Ende Dezember vergangenen Jahres wird Faraj von zwei Muslimen aus dem Irak, Zerevan A. und Ari Abas O. angesprochen und danach befragt, ob er Êzîde sei. Als Faraj die Frage bejaht, beginnen die jungen Männer, auf ihn und seine Religion loszuschimpfen. Andere Asylbewerber zeichnen das Geschehen mit ihren Smartphones auf. In den kommenden Tagen wird Faraj wiederholt angefeindet. Dann eskaliert die Situation. An einem Abend im Januar suchen die jungen Muslime Faraj ein weiteres Mal auf und erheben die Fäuste gegen ihn.

„Gegen 22 Uhr betraten sie mein Zimmer, beschimpften und stießen mich. Als sie mir dann ins Gesicht schlagen wollten, stellte sich ein Schiit aus dem Irak zwischen uns“, sagt Faraj und fügt hinzu: „Es sind nicht alle [Muslime] so. Aber auch ich bin nur einer von vielen Êzîden, denen es so ergeht“.

Mit Hilfe der örtlichen Sozialarbeiter erstattet Faraj Anzeige bei der Polizei. „Deutschland kann nicht davon ausgehen, dass diese Menschen ihre Mentalität an der Grenze ablegen.
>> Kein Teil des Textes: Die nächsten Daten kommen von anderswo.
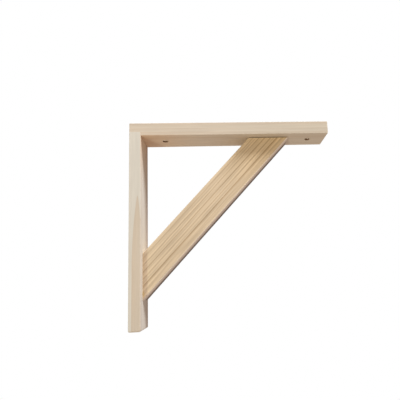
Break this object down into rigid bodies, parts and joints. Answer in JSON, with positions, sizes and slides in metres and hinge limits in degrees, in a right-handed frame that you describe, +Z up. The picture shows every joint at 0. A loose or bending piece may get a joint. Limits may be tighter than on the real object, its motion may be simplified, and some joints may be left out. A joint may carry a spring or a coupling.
{
  "type": "shelf bracket",
  "caption": "Triangular pine shelf bracket: a wall upright and a shelf arm joined at a right angle and held by a diagonal brace, with screw holes up through the arm.",
  "frame": {"origin": "centre of the wall face, halfway up the bracket and midway across the upright", "axes": "+X out from the wall along the arm, +Z up, +Y across the boards towards the side where the brace is flush"},
  "size_m": [0.25, 0.04, 0.25],
  "materials": {
    "arm_pine": "planed bare pine, quiet straight grain",
    "upright_pine": "planed bare pine with a darker tapering streak of grain",
    "brace_pine": "planed bare pine, close straight darker grain lines"
  },
  "bodies": {
    "root": {"arm": "arm_pine", "upright": "upright_pine", "brace": "brace_pine"}
  },
  "joints": []
}
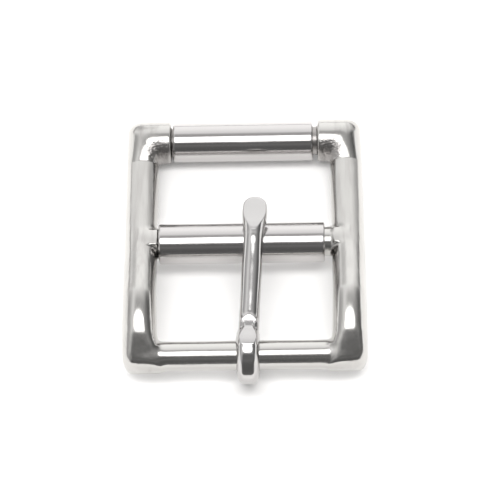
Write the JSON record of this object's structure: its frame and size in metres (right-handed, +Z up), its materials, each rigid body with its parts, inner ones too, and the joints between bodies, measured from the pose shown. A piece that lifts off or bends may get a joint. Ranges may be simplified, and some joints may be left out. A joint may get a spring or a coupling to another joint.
{
  "type": "roller girth buckle",
  "caption": "Polished steel girth buckle: a square cast frame with a roller on its end pin, a roller on its centre bar, and a hinged tongue that lies over the centre roller.",
  "frame": {"origin": "on the resting surface, in the middle of the buckle's box", "axes": "+X across the strap, +Y from the front bar to the end pin, +Z up from the surface that the buckle lies on"},
  "size_m": [0.0356, 0.0431, 0.0098],
  "materials": {
    "frame": "polished cast stainless steel, rough skin left in the rear corners",
    "roller": "polished stainless steel tube",
    "tongue": "polished forged stainless steel"
  },
  "bodies": {
    "frame": {"frame": "frame"},
    "end_roller": {"end_roller": "roller"},
    "centre_roller": {"centre_roller": "roller"},
    "tongue": {"tongue": "tongue"}
  },
  "joints": [
    {"name": "end_roller_spin", "type": "hinge", "parent": "frame", "child": "end_roller", "pos_m": [0, 0.01835, 0.00305], "axis": [1, 0, 0], "continuous": true},
    {"name": "centre_roller_spin", "type": "hinge", "parent": "frame", "child": "centre_roller", "pos_m": [0, 0.00075, 0.00415], "axis": [1, 0, 0], "continuous": true},
    {"name": "tongue_hinge", "type": "hinge", "parent": "frame", "child": "tongue", "pos_m": [0, -0.01735, 0.0042], "axis": [1, 0, 0], "range_deg": [0, 175]}
  ]
}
Ihr Hass verschwindet nicht von heute auf Morgen“, sagt Faraj. „Viele von ihnen benehmen sich so, als würde dieses Land ihnen gehören, als gelten hier ihre Regeln und Gesetze aus dem Koran“.

Wenige Monate zuvor kam es im baden-württembergischen Erstaufnahmelager in Ellwangen zu einer Massenschlägerei zwischen Muslimen auf der einen Seite und Christen und Êzîden auf der anderen. Heute dann erfolgte eine Razzia der Polizei in Ellwangen – weil vor allem Muslime aus Nordafrika immer wieder durch Schlägereien auffielen.
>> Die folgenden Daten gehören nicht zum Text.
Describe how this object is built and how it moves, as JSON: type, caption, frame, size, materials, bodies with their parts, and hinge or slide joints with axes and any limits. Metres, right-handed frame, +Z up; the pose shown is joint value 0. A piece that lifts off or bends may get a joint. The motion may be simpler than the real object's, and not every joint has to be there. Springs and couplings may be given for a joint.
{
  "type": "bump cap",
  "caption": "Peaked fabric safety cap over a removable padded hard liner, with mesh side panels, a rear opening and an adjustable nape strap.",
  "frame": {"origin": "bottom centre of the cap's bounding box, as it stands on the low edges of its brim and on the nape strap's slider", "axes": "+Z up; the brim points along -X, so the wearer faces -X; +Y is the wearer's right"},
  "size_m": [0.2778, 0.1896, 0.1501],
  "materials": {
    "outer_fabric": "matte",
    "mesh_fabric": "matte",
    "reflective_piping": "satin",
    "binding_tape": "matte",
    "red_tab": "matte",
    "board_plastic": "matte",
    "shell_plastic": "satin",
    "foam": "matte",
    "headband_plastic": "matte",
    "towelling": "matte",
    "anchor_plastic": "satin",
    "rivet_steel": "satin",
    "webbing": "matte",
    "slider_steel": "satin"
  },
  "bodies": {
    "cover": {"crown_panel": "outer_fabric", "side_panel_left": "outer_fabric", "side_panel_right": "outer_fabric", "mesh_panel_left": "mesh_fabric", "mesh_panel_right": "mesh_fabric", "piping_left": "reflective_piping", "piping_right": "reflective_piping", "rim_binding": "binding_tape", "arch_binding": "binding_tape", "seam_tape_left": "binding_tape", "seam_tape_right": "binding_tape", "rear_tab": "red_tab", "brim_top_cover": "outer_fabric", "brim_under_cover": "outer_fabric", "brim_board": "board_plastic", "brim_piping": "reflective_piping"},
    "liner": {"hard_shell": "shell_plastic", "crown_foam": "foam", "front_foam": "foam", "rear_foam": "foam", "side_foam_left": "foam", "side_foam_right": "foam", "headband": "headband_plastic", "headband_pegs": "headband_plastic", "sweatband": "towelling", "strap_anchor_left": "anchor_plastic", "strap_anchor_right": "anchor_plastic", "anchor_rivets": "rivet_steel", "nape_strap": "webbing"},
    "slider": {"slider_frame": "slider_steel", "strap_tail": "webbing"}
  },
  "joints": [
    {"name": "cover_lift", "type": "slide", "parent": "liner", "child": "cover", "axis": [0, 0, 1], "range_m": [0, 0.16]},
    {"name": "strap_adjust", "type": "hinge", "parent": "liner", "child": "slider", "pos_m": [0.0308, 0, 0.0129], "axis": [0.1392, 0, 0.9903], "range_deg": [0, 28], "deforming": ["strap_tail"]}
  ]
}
Ein êzîdîsches Mädchen, das in einem Flüchtlingsheim für Minderjährige untergebracht ist und nicht namentlich genannt werden möchte, berichtet, wie sie von mehreren Marokkanern vulgär angegangen wurde, nachdem sich einen Fernsehbeitrag über Êzîden ansah und man sie als Êzîdîn identifizierte. Die Heimleitung verwarnte die jungen Männer, ohne jedoch konkrete Präventivmaßnahmen einzuleiten. Auch aus den Flüchtlingsheimen in Osnabrück beschweren sich die Êzîden über Beleidigungen seitens junger muslimischer Männer. Die Muslime würden sie als „Ungläubige“ beschimpfen, erklärt einer der Êzîden dort.
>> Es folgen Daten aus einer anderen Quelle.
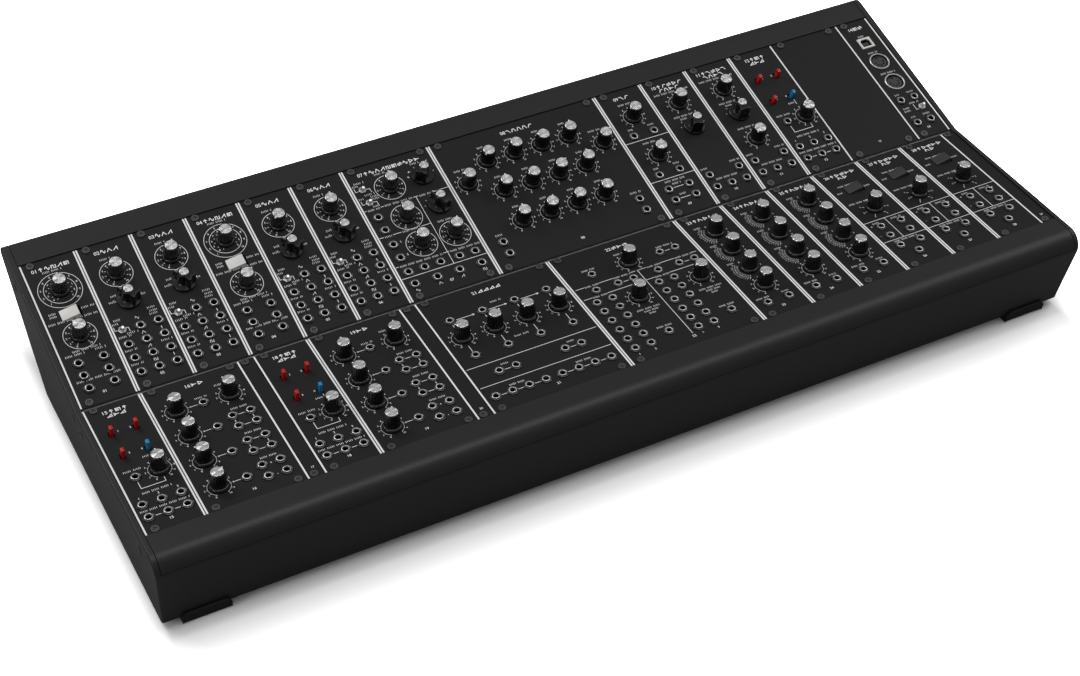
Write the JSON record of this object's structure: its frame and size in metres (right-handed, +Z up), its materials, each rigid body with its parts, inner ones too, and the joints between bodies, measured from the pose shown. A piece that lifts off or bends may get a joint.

Besonders pikant: nicht wenige der muslimischen Asylbewerber, vor allem aus dem Irak, geben sich gegenüber den deutschen Behörden als Êzîden aus der Shingal-Region aus, um damit ihre Chance auf einer Anerkennung als Asylberechtige zu erhöhen. Mehrere dieser Fälle sind bekannt und können von Êzîden bezeugt werden. Auch einer der Angreifer aus Farajs Flüchtlingsheim gibt sich laut Faraj als Êzîde aus der Shingal-Region aus, obwohl er aus der Stadt Duhok stamme und Sunnit sei.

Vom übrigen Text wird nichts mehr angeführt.